The impact of Texas’s February storm followed that of similar storms in 1989 and 2011, according to Khanna. He noted the lessons learned in 2011 “were not implemented either, leaving Texas vulnerable to extreme winter weather again in 2021.”

Khanna’s letter to the power company came as the House Oversight investigates ERCOT and its lack of preparedness ahead of the severe winter weather that led to widespread power outages across Texas. The environmental subcommittee requested documents regarding the agency’s decisions that led to the outages by March 17.

Power lines are shown above on February 19, 2021 in Texas City, Texas. California Representative Ro Khanna said “the loss of electric reliability, and the resulting human suffering, deaths, and economic costs will happen again,” unless changes are made in a letter to ERCOT.
Photo by THOMAS SHEA/AFP via Getty Images/Getty

For more reporting from the Associated Press, see below.

Texas Gov. Greg Abbott, a Republican, has blamed the power failures on ERCOT. But a three-member utility commission appointed by Abbott has oversight authority over the grid operator. The utility’s commission chair resigned last week, and at least six ERCOT board members have also resigned in the wake of the power failure, one of the largest in U.S. history.

ERCOT officials have said the entire grid — which is uniquely isolated from the rest of the U.S. — was on the brink of collapse in the early hours of Feb. 15 as power plants froze in the cold and record demand for electricity to heat homes overwhelmed the system.

The Federal Energy Regulatory Commission said last week that it is examining possible market manipulation on wholesale natural gas and electricity markets during the severe winter storms, which knocked out power to millions of people from Texas to North Dakota and resulted in at least 86 deaths nationwide.

The inquiry follows reports of wild price swings in the wholesale natural gas and electricity markets amid the storms. Natural gas spot prices spiked as high as 100 times typical levels, forcing utilities and other natural gas users to incur exorbitant costs, many of which were passed on to customers.

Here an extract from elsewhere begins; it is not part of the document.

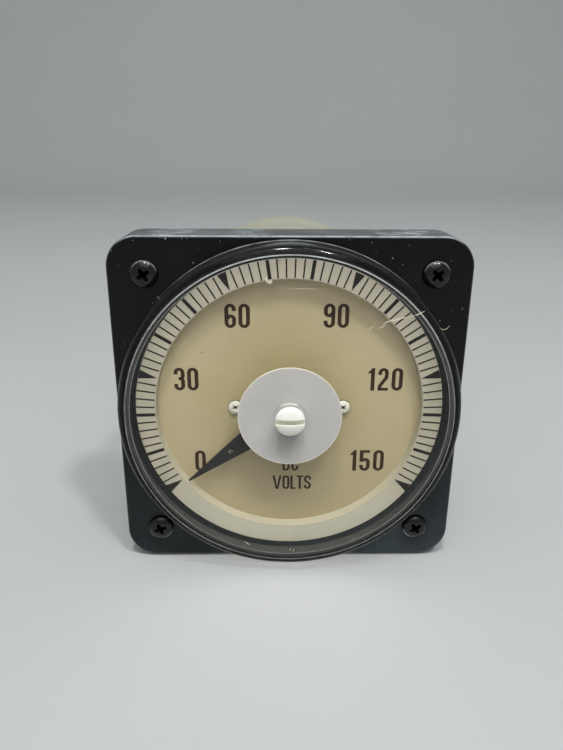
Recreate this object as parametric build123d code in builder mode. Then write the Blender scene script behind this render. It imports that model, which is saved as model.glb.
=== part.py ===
from build123d import *
import os
from math import cos, radians, sin, sqrt, tan

# Analog panel meter: a round long-scale voltmeter, 0 to 150, behind a square black bezel.
# The pointer turns about the Y axis, the front looks along -Y and +Z is up.
# The origin lies on the panel, in the middle of the bezel's rear face.
# Lengths are in millimetres, angles in degrees, clockwise from straight up seen from the front.

os.makedirs("parts", exist_ok=True)

# One overrun for every cut that passes through a face
overrun = 1.0

# Bezel: a square frame that stands on the panel
bezel_side = 108.0
bezel_depth = 15.0
bezel_corner_radius = 9.5
bezel_edge_radius = 0.8
bezel_front_wall = 2.5
bezel_skirt_wall = 2.3
bezel_boss_radius = 5.0
bezel_boss_height = 2.0
bezel_rib_thickness = 1.4
fastening_inset = 11.15
fastening_pitch = bezel_side - 2 * fastening_inset

# Clear cover, a shallow cup that stands in a groove of the bezel
cover_margin = 1.1
cover_height = 8.7
cover_wall = 2.2
cover_draft = 0.4
cover_edge_radius = 2.5
cover_seat_depth = 0.6
cover_seat_clearance = 0.15
cover_boss_margin = 0.9
cover_boss_height = 0.4
bezel_land = 2.1

# Pan-head screws with a cross recess
cover_screw_head_radius = 4.1
cover_screw_head_height = 2.3
cover_screw_radius = 1.7
cover_screw_reach = 5.0
cover_screw_clearance = 0.3
dial_screw_head_radius = 2.35
dial_screw_head_height = 1.3
dial_screw_radius = 1.1
dial_screw_reach = 4.0
recess_span_share = 1.15
recess_width_share = 0.25
recess_depth_share = 0.6
head_edge_share = 0.55
thread_clearance = 0.05

# Mounting plate and its studs
plate_thickness = 2.0
plate_clearance = 0.2
plate_bore_radius = 5.0
stud_radius = 2.415
stud_neck_radius = 2.6
stud_reach = 25.0
stud_tip_chamfer = 0.5
stud_hex_flats = 9.0
stud_tapping_extra = 1.0

# Dial and the raised scale ring
dial_recess = 2.7
dial_thickness = 1.0
dial_bore_radius = 8.0
dial_edge_gap = 0.7
ring_width = 6.1
ring_rise = 3.55
ring_bevel = 0.3
dial_screw_inset = 17.1
dial_post_radius = 2.5
post_spigot_share = 0.55

# Scale marks, a thin print on the ring
scale_sweep = 250.0
scale_divisions = 75
divisions_per_heavy = 5
divisions_per_triangle = 15
thin_mark_width = 0.45
heavy_mark_width = 1.05
triangle_base = 2.9
mark_thickness = 0.05
mark_margin = 0.3

# Grey centre disc over the front bridge
disc_radius = 16.0
disc_thickness = 0.5
disc_cover_gap = 0.7
disc_bore_clearance = 0.6
disc_post_radius = 1.2
disc_post_place = 7.5

# Zero adjuster, a white slotted knob that turns in the cover
knob_radius = 4.6
knob_height = 1.95
knob_lift = 0.15
knob_dome = 0.8
knob_bevel = 0.3
knob_slot_width = 1.2
knob_slot_depth = 1.4
adjuster_radius = 3.0
adjuster_clearance = 0.06
adjuster_past_disc = 0.4
snap_ridge_height = 0.35
snap_ridge_thickness = 0.4
snap_ridge_play = 0.15
drive_pin_radius = 0.5
drive_pin_place = 2.2
drive_pin_past_lever = 0.1

# Zero lever and front bridge
stack_gap = 0.35
lever_thickness = 0.5
lever_hub_radius = 3.3
lever_arm_width = 1.8
lever_slot_clearance = 0.1
lever_tab_thickness = 0.5
spring_seat_gap = 0.3
bridge_thickness = 1.0
bridge_nose_radius = 3.4
bridge_post_radius = 1.7
bridge_post_place = 11.6
bridge_post_angle = 25.0
bridge_post_rim = 1.1
bridge_post_clearance = 0.4
bridge_screw_head_radius = 1.6
bridge_screw_head_height = 0.9
bridge_screw_radius = 0.9
bridge_screw_reach = 4.0
jewel_screw_radius = 1.2
jewel_screw_play = 0.05
jewel_screw_lift = 0.4
jewel_radius = 0.6
jewel_height = 0.6
jewel_clearance = 0.02
pivot_cup_share = 0.7

# Hairsprings, flat spirals of thin strip
spring_width = 0.7
spring_strip = 0.2
spring_inner_radius = 2.2
spring_outer_radius = 7.2
spring_half_turns = 8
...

Sen. Tina Smith, D-Minn., and other lawmakers have said the price increases could threaten the financial stability of some utilities that don’t have sufficient cash reserves to cover short-term costs.

The extreme weather caused residents from Mississippi to Minnesota to crank up electric heaters and pushed demand for electricity beyond the worst-case scenarios planned for by grid operators. At the same time, many gas-fired power plants in Texas and other states were knocked offline because of icy conditions, and some plants appeared to suffer fuel shortages as natural gas demand spiked nationwide.